Price advanced through the Club’s Academy to play his first Under-18 football midway through the truncated 2019/20 campaign.

He played 11 Under-18 games from the outset of last term, before a promotion to feature nine times for the Under-23s in the second half of the season.

Price was twice on the First-Team bench at the back end of 2020/21 – and following regular Premier League 2 involvement this term was included in a handful of senior matchday squads.


He played the final minute of an FA Cup fifth-round victory over Boreham Wood in March and used subsequent training opportunities to try to impress Lampard.

To imitate Lampard, even, in some respects, with Price describing himself as “box-to-box” performer, in the ilk of one of England’s finest midfield all-rounders.

Asked if he had scented a Premier League chance in the offing, Price said: “I think so, I have been trying as hard as I can to get my opportunity.

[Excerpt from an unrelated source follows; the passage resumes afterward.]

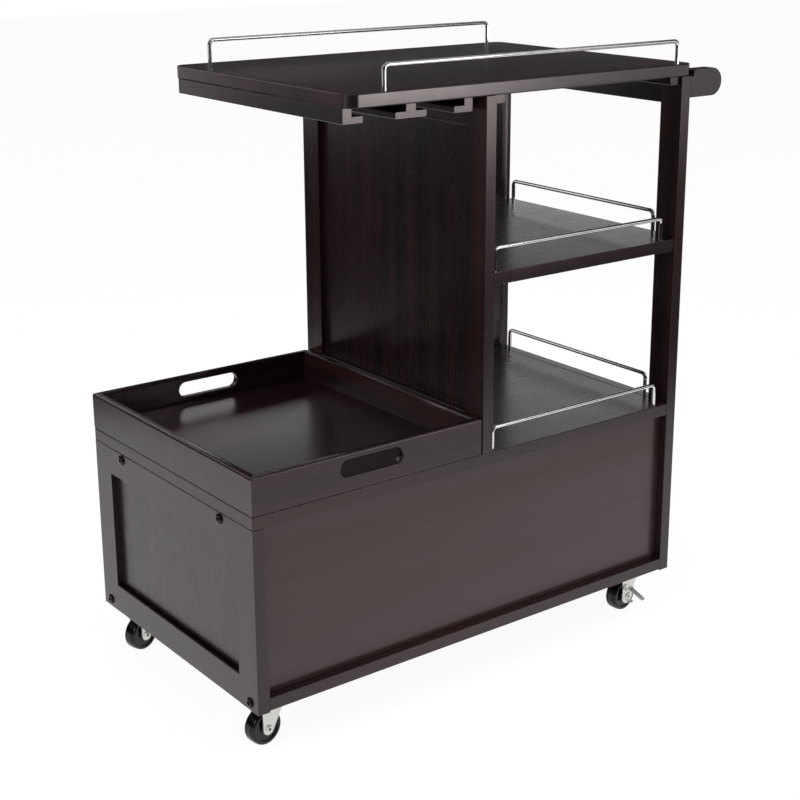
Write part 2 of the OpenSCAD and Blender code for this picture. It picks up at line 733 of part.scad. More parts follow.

“It is a lot tougher up there [First-Team training], the game is much faster, they move the ball quicker and are better on the ball.

“You learn every day, just from watching other players.

“I think it [reason Lampard is impressed] is just training, so far, trying to do as much as I could, and looking up to him when he was a player and trying to become what he was.

“I am a box-to-box midfielder, I like to go forward but defend as well. I do pretty much every part of the game, if I can.”


Price delivered early evidence of his capacity for timing runs into opponents’ penalty areas with a forward dash against Arsenal.

He connected with a back-post strike from a dropping cross but was off target with his attempt.

“It was at an awkward height for me, if it had been a bit lower on the volley, then maybe [I would have scored], but it was unlucky,” he said.

It was in Price’s industry and enthusiasm off the ball where Baines gently applied tweaks.

The Club’s brilliant former left-back, who retired in 2020 following 420 appearances over 13 years, is an integral figure in the professional development of Everton’s young players, on and off the field.

“He’s really pushed me and I’ve had a lot of one-on-one conversations with him about trying to get to the top,” said Price.

“Luckily, this year, it happened and he has been a big part of that.

“I like to press the ball a lot, he is telling me, ‘In the Premier League, you can’t always press,...you can’t jump out of shape, because you concede goals’.

“He has worked on that a lot with me in analysis and in the media room.”